In my experience with cost-benefit analysis, both reading EA related ones and in industry, it is fairly common to propose a "median" scenario and also a "pessimistic" scenario, and provide estimates for these cases. The point is usually that since even the pessimistic scenario looks good, the analysis shows that the proposed intervention is robustly beneficial. This has a two-fold problem:

First, usually the reason to think that the "pessimistic" scenario is 'pessimistic is just that it uses parameter values that reduce the estimated benefit below the "median" scenario. It's unclear sometimes why that means the estimate is robustly lower than the actual benefit. This is the in-model robustness.

Despite the fact that I think this is an issue, sometimes it may be perceived as (or actually be) a somewhat unfair critique. All models are wrong, we have to use what we have to make estimates. This can result in polarized views of what an estimate shows. For a person who likes the intervention and has a gut feeling it is good, the "median" estimate makes a ton of sense and this seems like a very reasonable approach. For a skeptic, it seems prone to over-estimation for the reasons you highlight in the post. Moving the parameters so that your estimate is 25% lower doesn't turn garbage into non-garbage.
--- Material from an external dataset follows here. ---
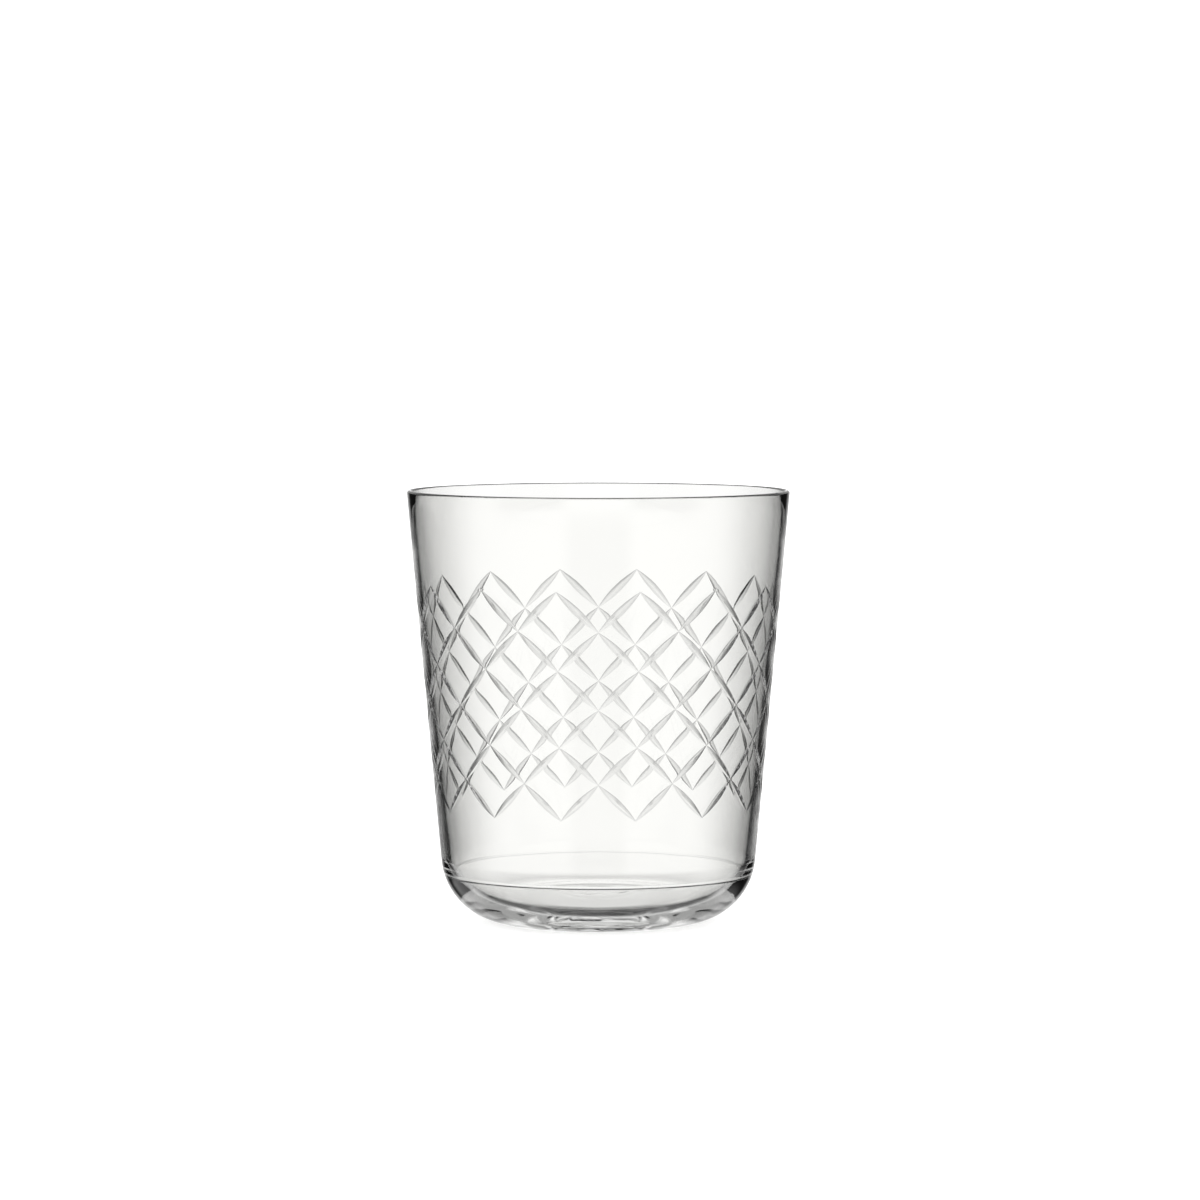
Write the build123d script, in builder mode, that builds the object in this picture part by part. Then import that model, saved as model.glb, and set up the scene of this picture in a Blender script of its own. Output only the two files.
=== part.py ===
"""Whiskey tumbler: one piece of clear soda-lime glass with a band of mitre-cut diamonds.

The tumbler is blown and cut from one gather of glass, so it is one closed solid. A thin tapered
wall runs down from a fire-polished rim into a round heel and a thick base. Under the base a
shallow punt leaves a narrow foot ring, which is what the tumbler stands on.

The cut band is a lattice of short strokes. A wheel with a V edge is pressed into the outside of
the wall once for each stroke, so every stroke is deepest in its middle and runs out to a point
just short of the lattice node at each end.

Frame: millimetres, origin at the centre of the plane that the foot ring stands on, +Z up through
the mouth. Front is -Y, which faces the middle of a diamond of the top row.
"""

from build123d import *

import os
from math import cos, degrees, radians, sin, sqrt, tan

# Outside of the blown shape
HEIGHT = 95.0
RIM_RADIUS = 42.05  # of the outside of the wall, carried up to the top of the rim
WALL_TAPER = 5.25  # degrees that the wall leans out from the vertical
HEEL_RADIUS = 15.0

# Thickness of the glass
RIM_THICKNESS = 1.1
RIM_ROUNDING = 0.5
WALL_THICKNESS = 2.1  # of the wall where it would reach the floor
FLOOR_HEIGHT = 4.0
INNER_HEEL_RADIUS = 12.0

# Underside
FOOT_RADIUS = 17.0  # inner edge of the foot ring, where the punt starts
PUNT_DEPTH = 0.8

# Diamond band
BAND_TOP = 74.9
BAND_BOTTOM = 25.7
DIAMONDS_AROUND = 14
DIAMONDS_HIGH = 3
STROKE_SHARE = 0.93  # of the way between two nodes that one stroke takes
WHEEL_RADIUS = 280.0
WHEEL_EDGE_ANGLE = 140.0  # between the two flanks of the V edge
CUTTER_CLEARANCE = 0.3  # how far a cutter reaches past the glass that it takes away

FRONT_ANGLE = -90.0
COLUMN_ANGLE = 180.0 / DIAMONDS_AROUND  # half a diamond's width, about +Z
STROKE_ROWS = 2 * DIAMONDS_HIGH


def outer_radius(height):
    """Outside radius of the tapered wall at a height above the foot."""
    return RIM_RADIUS - (HEIGHT - height) * tan(radians(WALL_TAPER))


def node_height(row):
    """Height of a row of lattice nodes. Row 0 is the top, and rows close up as the wall narrows."""
    shrink = (outer_radius(BAND_BOTTOM) / outer_radius(BAND_TOP)) ** (1 / STROKE_ROWS)
    share = (1 - shrink**row) / (1 - shrink**STROKE_ROWS)
    return BAND_TOP - share * (BAND_TOP - BAND_BOTTOM)


def wall_point(angle, height):
    """Point on the outside of the wall, at an angle in degrees about +Z."""
    radius = outer_radius(height)
    return Vector(radius * cos(radians(angle)), radius * sin(radians(angle)), height)


def outward_normal(angle):
    """Direction out of the wall, at an angle in degrees about +Z."""
    lean = radians(WALL_TAPER)
    return Vector(cos(lean) * cos(radians(angle)), cos(lean) * sin(radians(angle)), -sin(lean))


def stroke_cutter(row, turn):
    """Stretch of the wheel's V edge that cuts one stroke, in place on the wall.

    The stroke starts at the row's node on the front or just right of it, and runs down to the next
    row, one column round the wall: to the right for turn 1 and to the left for turn -1.
    """
    start_angle = FRONT_ANGLE + COLUMN_ANGLE * ((row + 1) % 2)
    middle_angle = start_angle + turn * COLUMN_ANGLE / 2
    start = wall_point(start_angle, node_height(row))
    end = wall_point(start_angle + turn * COLUMN_ANGLE, node_height(row + 1))
    middle = wall_point(middle_angle, (start.Z + end.Z) / 2)
    plane = Plane(origin=middle, x_dir=end - start, z_dir=outward_normal(middle_angle))

    # The wheel leaves the glass where its own curve and the wall's curve part
    half_length = (end - start).length / 2 * STROKE_SHARE
    wall_drop = -plane.to_local_coords(start).Z * STROKE_SHARE**2
    depth = wall_drop + WHEEL_RADIUS - sqrt(WHEEL_RADIUS**2 - half_length**2)
    half_width = (depth + CUTTER_CLEARANCE) * tan(radians(WHEEL_EDGE_ANGLE / 2))
    half_arc = degrees((half_length + CUTTER_CLEARANCE) / WHEEL_RADIUS)
    axle = Axis((0, 0, WHEEL_RADIUS - depth), (0, 1, 0))
    with BuildPart() as wheel:
        with BuildSketch(Plane.YZ):
            with BuildLine():
                Polyline(
                    (0, -depth),
                    (half_width, CUTTER_CLEARANCE),
                    (-half_width, CUTTER_CLEARANCE),
                    close=True,
                )
            make_face()
        revolve(axis=axle, revolution_arc=2 * half_arc)
    return plane.location * wheel.part.rotate(axle, -half_arc)


os.makedirs("parts", exist_ok=True)

outer_corner = (outer_radius(0), 0)
inner_corner = (outer_radius(FLOOR_HEIGHT) - WALL_THICKNESS, FLOOR_HEIGHT)
rim_outside = (RIM_RADIUS, HEIGHT)
rim_inside = (RIM_RADIUS - RIM_THICKNESS, HEIGHT)

with BuildPart() as tumbler_glass:
    with BuildSketch(Plane.XZ) as section:
        with BuildLine():
            TangentArc((0, PUNT_DEPTH), (FOOT_RADIUS, 0), tangent=(1, 0))
            Polyline(
                (FOOT_RADIUS, 0),
                outer_corner,
                rim_outside,
                rim_inside,
                inner_corner,
                (0, FLOOR_HEIGHT),
            )
            Line((0, FLOOR_HEIGHT), (0, PUNT_DEPTH))
        make_face()
        for corner, radius in (
            (inner_corner, INNER_HEEL_RADIUS),
            (outer_corner, HEEL_RADIUS),
            (rim_inside, RIM_ROUNDING),
            (rim_outside, RIM_ROUNDING),
        ):
            fillet(section.vertices().sort_by_distance(corner)[0], radius)
    revolve(axis=Axis.Z)
    for row in range(STROKE_ROWS):
        for turn in (1, -1):
            cutter = stroke_cutter(row, turn)
            with PolarLocations(0, DIAMONDS_AROUND):
                add(cutter, mode=Mode.SUBTRACT)
tumbler_glass.part.label = "tumbler_glass"
export_step(tumbler_glass.part, "parts/tumbler_glass.step")
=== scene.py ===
"""Looks of the whiskey tumbler: one clear glass piece with a wheel-cut band of diamonds.

Lengths of the glass are millimetres, the same as the CAD part's own dimensions, and are turned
into metres when vertices are made. The frame's box gives the height. Other lengths are metres.
"""

import math

import bmesh
import bpy
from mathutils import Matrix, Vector


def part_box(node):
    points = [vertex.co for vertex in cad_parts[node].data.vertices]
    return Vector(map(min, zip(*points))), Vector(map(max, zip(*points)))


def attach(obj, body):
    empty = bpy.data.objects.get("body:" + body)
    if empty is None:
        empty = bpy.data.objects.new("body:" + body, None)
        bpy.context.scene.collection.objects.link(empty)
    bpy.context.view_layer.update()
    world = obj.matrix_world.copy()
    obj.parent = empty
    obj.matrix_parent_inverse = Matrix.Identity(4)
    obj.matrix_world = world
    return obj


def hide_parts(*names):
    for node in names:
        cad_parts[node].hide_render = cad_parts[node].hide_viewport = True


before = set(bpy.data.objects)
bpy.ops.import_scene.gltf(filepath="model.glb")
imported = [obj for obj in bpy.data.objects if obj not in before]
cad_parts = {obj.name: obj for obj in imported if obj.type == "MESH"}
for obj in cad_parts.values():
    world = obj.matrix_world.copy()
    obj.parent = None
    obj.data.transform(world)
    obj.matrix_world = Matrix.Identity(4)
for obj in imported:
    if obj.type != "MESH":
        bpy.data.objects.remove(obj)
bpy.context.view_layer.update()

MM = 0.001
NODE = "tumbler_glass"

# Outside of the blown shape
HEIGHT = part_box(NODE)[1].z / MM
RIM_RADIUS = 42.05
WALL_TAPER = math.radians(5.25)
HEEL_RADIUS = 15.0

# Thickness of the glass
RIM_THICKNESS = 1.1
WALL_THICKNESS = 2.1
FLOOR_HEIGHT = 4.0
INNER_HEEL_RADIUS = 12.0

# Faint crease that runs round the inner heel
CREASE_HEIGHT = 11.2
CREASE_DEPTH = 0.16
CREASE_WIDTH = 0.19
CREASE_REACH = 3.6  # degrees of the inner heel's arc that are meshed finely each side of it

# Underside
FOOT_RADIUS = 17.0
PUNT_DEPTH = 0.8
PONTIL_RADIUS = 12.0
PONTIL_RINGS = (  # radius, height and width of each ridge, and how many lobes it wanders in
    (9.4, 0.09, 0.55, 3),
    (5.8, 0.09, 0.60, 2),
)

# Diamond band
BAND_TOP = 74.9
BAND_BOTTOM = 25.7
DIAMONDS_AROUND = 14
STROKE_ROWS = 6
STROKE_SHARE = 1.04  # length of a stroke, as a share of the distance between its two nodes
STROKE_DEPTH = 0.28
STROKE_HALF_WIDTH = 0.8
VALLEY_CREASE = 0.5  # how much of the flank's mean slope is left where the two flanks meet

# Mesh
CELL_STEPS = 22
FLANK_STEPS = 3
CELL_ROUNDS = 30  # repeats that settle where two grid lines of a cell cross
RIM_STEPS = 12
WALL_STEPS_ABOVE = 3  # from the band to the rim
WALL_STEPS_BELOW = 3  # from the band to the heel
INNER_WALL_STEPS = 6
INNER_FLOOR_STEPS = 6
INNER_HEEL_STEPS = (7, 12, 13)  # above, over and below the crease
OUTER_HEEL_STEPS = 26
FOOT_STEPS = 4
PONTIL_STEPS = 24
CUT_FACE_DEPTH = 0.002  # faces cut deeper than this have the cut material
SHARP_ANGLE = math.radians(14)

COLUMN_ANGLE = math.pi / DIAMONDS_AROUND
FRONT_ANGLE = -math.pi / 2


def outer_radius(height):
    """Radius of the outside wall, extended straight past the heel."""
    return RIM_RADIUS - (HEIGHT - height) * math.tan(WALL_TAPER)


SHRINK = (outer_radius(BAND_BOTTOM) / outer_radius(BAND_TOP)) ** (1 / STROKE_ROWS)


def row_height(row):
    """Height of a lattice row, also between and beyond whole rows."""
    share = (1 - SHRINK**row) / (1 - SHRINK**STROKE_ROWS)
    return BAND_TOP - share * (BAND_TOP - BAND_BOTTOM)


def stroke_swell(along):
    """How deep and wide a stroke is, from 1 in its middle; along is -1 and 1 at the two nodes."""
    return max(0.0, 1 - (along / STROKE_SHARE) ** 2)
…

However, there is another source of error lurking in the background. What about costs that you haven't included? The potential for the intervention to backfire that isn't considered in any scenario? The hidden assumption that hasn't been tested in the "pessimistic" scenario? This is out-of-model robustness.

I think the polarization when it comes to in-model robustness causes proponents or fans of an idea or intervention to over-estimate robustness even when in-model robustness is high, because they implicitly credit the (perceived) in-model robustness to the out-of-model robustness.

In my view, the whole "rule high stakes in, not out" idea in practice will result in systematically doing this a lot, which I think makes it a bad heuristic for approaching these types of situations. One way to think about this is it encourages us to focus on specific high-volatility "assets" and thus lacks diversification.